Exercise aim. Only the lines from the start of the material through the line containing "from math import" are to be extracted, exactly as they appear.

= = = =

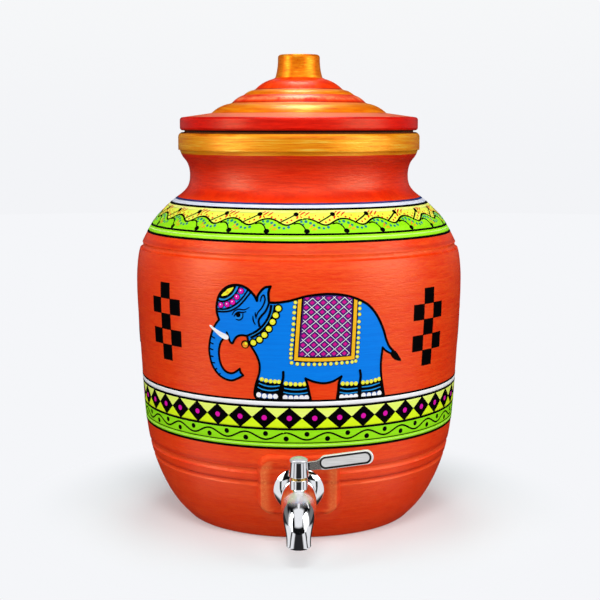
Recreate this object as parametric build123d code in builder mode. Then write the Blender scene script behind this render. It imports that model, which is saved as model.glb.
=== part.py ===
# A wheel-thrown terracotta water jar with a lift-off lid and a chromed quarter-turn tap.
# The clay body stands on a flat base, swells to a belly, closes to a neck and opens to a thick rim.
# A flat clay pad near the base carries the tap: its threaded shank passes through the wall, and a
# dished flange and rubber seal outside are drawn up by a washer and a hexagonal nut inside.
# In the tap a plug with a cross port turns in an upright tower, worked by a side lever.
# Units are millimetres. The origin is the centre of the base, +Z is up, and the tap faces -Y.

import os
from math import atan2, cos, hypot, radians, sin, tan

from build123d import *

os.makedirs("parts", exist_ok=True)

# Jar body
jar_height = 304.8
base_radius = 90.6
belly_radius = 130.0
belly_height_share = 0.68646
neck_radius = 86.9
neck_drop = 35.3
rim_radius = 95.9
rim_depth = 10.1
rim_edge_round = 4.0
rim_thickness = 12.9
mouth_depth = 15.0
mouth_edge_round = 1.5
wall = 8.5
floor_thickness = 10.0
base_edge_round = 1.6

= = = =

Written reply.
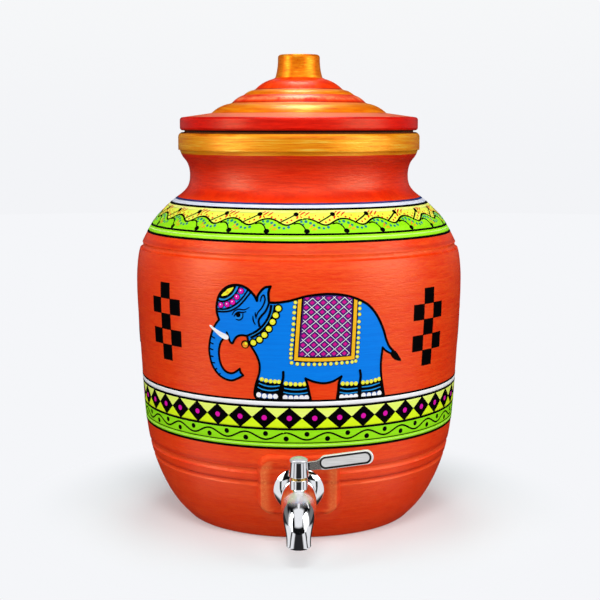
Recreate this object as parametric build123d code in builder mode. Then write the Blender scene script behind this render. It imports that model, which is saved as model.glb.
=== part.py ===
# A wheel-thrown terracotta water jar with a lift-off lid and a chromed quarter-turn tap.
# The clay body stands on a flat base, swells to a belly, closes to a neck and opens to a thick rim.
# A flat clay pad near the base carries the tap: its threaded shank passes through the wall, and a
# dished flange and rubber seal outside are drawn up by a washer and a hexagonal nut inside.
# In the tap a plug with a cross port turns in an upright tower, worked by a side lever.
# Units are millimetres. The origin is the centre of the base, +Z is up, and the tap faces -Y.

import os
from math import atan2, cos, hypot, radians, sin, tan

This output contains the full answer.